11. Hukuk Dairesi 2018/4515 E. , 2019/5659 K.
"İçtihat Metni"MAHKEMESİ :TİCARET MAHKEMESİ
TÜRK MİLLETİ ADINA
Taraflar arasındaki davanın Ankara 12. Asliye Ticaret Mahkemesi Hakimliğince bozmaya uyularak verilen 28/06/2018 tarih ve 2017/632 esas 2018/360 karar sayılı kararın Yargıtay"ca incelenmesi davalı vekili tarafından istenmiş ve temyiz dilekçesinin süresi içinde verildiği anlaşılmış olmakla dava dosyası için Tetkik Hakimi Mustafa Ibrahim Adır tarafından düzenlenen rapor dinlenildikten ve yine dosya içerisindeki dilekçe layihalar, duruşma tutanakları ve tüm belgeler okunup, incelendikten sonra işin gereği görüşülüp, düşünüldü:
Davacı vekili; görme engelli olan ..."ın davacı şirketin ortağı ve yetkilisi olduğunu, davalının, müvekkili şirkette çalışan kardeşi Halit Özkan’ın müvekkili Hasan"ın bu durumundan faydalanarak ona diğer iş evrakları yanında bir adet senet de imzalattığını, akabinde de sözü edilen senedin davalı tarafından doldurularak icra takibine konu edildiğini, müvekkillerinin icra tehdidi altında senet bedelini ödemek zorunda kaldıklarını ancak müvekkilleri ile davalı arasında herhangi bir ticari ilişki olmadığı gibi senet düzenlenmesini de gerektiren başka bir ilişki içinde olmadıklarını ileri sürerek, haksız yere ödenmek zorunda kalan 19.251,87 TL"nin faizi ile birlikte davalıdan istirdatını talep ve dava etmiştir.
Davalı vekili; müvekkili ile davacılar arasında araç satış ve araç kiralama işi olduğu gibi borç olarak zaman zaman nakit para da verildiğini, alacaklarının karşılığı olarak müvekkiline dava konusu senedin tanzim edildiğini savunarak davanın reddini istemiştir.
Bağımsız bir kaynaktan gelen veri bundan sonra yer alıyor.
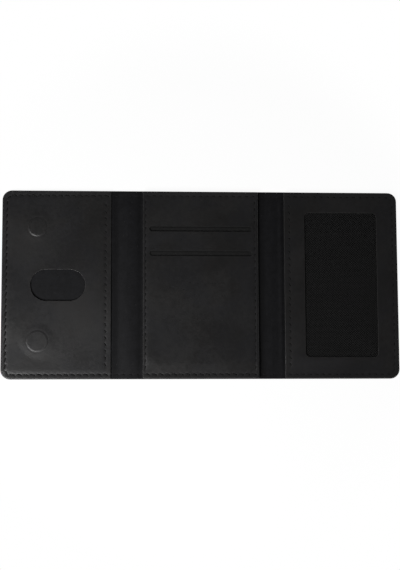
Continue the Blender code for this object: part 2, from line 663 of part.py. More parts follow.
def add_crossing(mesh_maker, vert, i, j, across, along):
    """The small square where two strands cross, cut in half at the field's edge."""
    sides = ((1, 0), (0, 1), (-1, 0), (0, -1))
    inside = [
        (to_x, to_y) for to_x, to_y in sides if 0 <= i + to_x <= across and 0 <= j + to_y <= along
    ]
    corners = [vert(i, j, to_x, to_y) for to_x, to_y in inside]
    if len(inside) == 2:
        corners.append(vert(i, j, 0, 0))
    mesh_maker.faces.new(corners)


def add_strand(mesh_maker, vert, i, j):
    """The stretch of one strand that crosses one cell of the field."""
    if (i + j) % 2 == 0:
        corners = (vert(i, j, 1, 0), vert(i + 1, j + 1, 0, -1), vert(i + 1, j + 1, -1, 0), vert(i, j, 0, 1))
    else:
        corners = (vert(i + 1, j, 0, 1), vert(i, j + 1, 1, 0), vert(i, j + 1, 0, -1), vert(i + 1, j, -1, 0))
    mesh_maker.faces.new(corners)


def add_hem(mesh_maker, vert, across, along):
    """The plain border, one face along each side of the field."""
    x_low, x_high, y_low, y_high = window_panel(NET_MARGIN)
    outer = [
        mesh_maker.verts.new((x, y, NET_LOW))
        for x, y in ((x_low, y_low), (x_high, y_low), (x_high, y_high), (x_low, y_high))
    ]
    bottom, right, top, left = [], [], [], []
    for i in range(0, across + 1, 2):
        bottom += [vert(i, 0, side, 0) for side in (-1, 0, 1) if on_edge(i, side, across)]
        top += [vert(i, along, side, 0) for side in (-1, 0, 1) if on_edge(i, side, across)]
    for j in range(0, along + 1, 2):
        left += [vert(0, j, 0, side) for side in (-1, 0, 1) if on_edge(j, side, along)]
        right += [vert(across, j, 0, side) for side in (-1, 0, 1) if on_edge(j, side, along)]
    for k, inner in enumerate((bottom, right, list(reversed(top)), list(reversed(left)))):
        mesh_maker.faces.new([outer[k], outer[(k + 1) % 4], *reversed(inner)])


def on_edge(step, side, count):
    """Whether a crossing's corner lies on the field's edge: both sides inside, its own at an end."""
    if step in (0, count):
        return side == 0 or 0 < step + side < count
    return side != 0


def build():
    clear_scene()
    half_gap = CREASE_GAP / 2
    left_spine = fold_empty("left_spine_fold", LEFT_SPINE_FOLD, None)
    left_flap = fold_empty("left_flap_fold", LEFT_FLAP_FOLD, left_spine)
    right_spine = fold_empty("right_spine_fold", RIGHT_SPINE_FOLD, None)
    right_flap = fold_empty("right_flap_fold", RIGHT_FLAP_FOLD, right_spine)
    spines = (
        ("left_spine", LEFT_FLAP_FOLD + half_gap, LEFT_SPINE_FOLD - half_gap, left_spine),
        ("right_spine", RIGHT_SPINE_FOLD + half_gap, RIGHT_FLAP_FOLD - half_gap, right_spine),
    )
    make_middle()
    for name, x_low, x_high, hinge in spines:
        cover(f"cover_{name}", x_low, x_high, (0, 0, 0, 0), hinge)
        arched_lining(f"lining_{name}", x_low, x_high, hinge)
    make_left_flap(left_flap)
    make_right_flap(right_flap)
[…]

Mahkemece, bozma ilamına uyularak yapılan yargılama ve tüm dosya kapsamına göre, davaya konu senette nakden kaydının bulunduğu ancak davalı yanın söz konusu senedin davacı ile arasındaki araç kiralama ilişkisine istinaden verildiğini beyan ederek, esasen malen alacaklı olduğunu ileri sürdüğü, senette yazan kaydın aksini ileri sürenin bu iddiasını ispatla mükellef olduğu, bu ispatın HMK’nın 201. maddesi mucibince ancak senet kuvvetinde delillerle yapılabileceği ancak davalı yanca var olduğunu iddia ettiği ticari ilişkiyi ispata yarar bu tür bir delil sunulamadığı, nitekim, davacı defterlerinde de bu alışverişi doğrulayacak bir kayıt bulunamadığı, davalı vekili her ne kadar 28/06/2018 tarihli duruşmada SGK"ya yazı yazılmasını talep etmiş ise de, celbi talep edilen bilgilerin daha önce dosyaya kazandırılmış olduğu, teksif ilkesi gereği delil sunma aşamasının tamamlanmış olduğu, ayrıca bu aşamada tekrar talep edilmesinin davaya etki edecek nitelikte de görülmediği, bu nedenle talebin reddine karar verildiği gerekçesiyle, davanın kabulüne, 19.251,97 TL"nin 03/12/2013 tarihinden itibaren işleyecek avans faizini aşmayacak şekilde reeskont faizi ile birlikte davalıdan tahsiline karar verilmiştir.
Kararı, davalı vekili temyiz etmiştir.
Dosyadaki yazılara, mahkemece uyulan bozma kararı gereğince hüküm verilmiş olmasına ve delillerin takdirinde bir isabetsizlik bulunmamasına göre, davalı vekilinin bütün temyiz itirazları yerinde değildir.
SONUÇ: Yukarıda açıklanan nedenlerden dolayı, davalı vekilinin bütün temyiz itirazlarının reddiyle usul ve kanuna uygun bulunan hükmün ONANMASINA, aşağıda yazılı bakiye 986,33 TL temyiz ilam harcının temyiz edenden alınmasına, 23/09/2019 tarihinde oybirliğiyle karar verildi.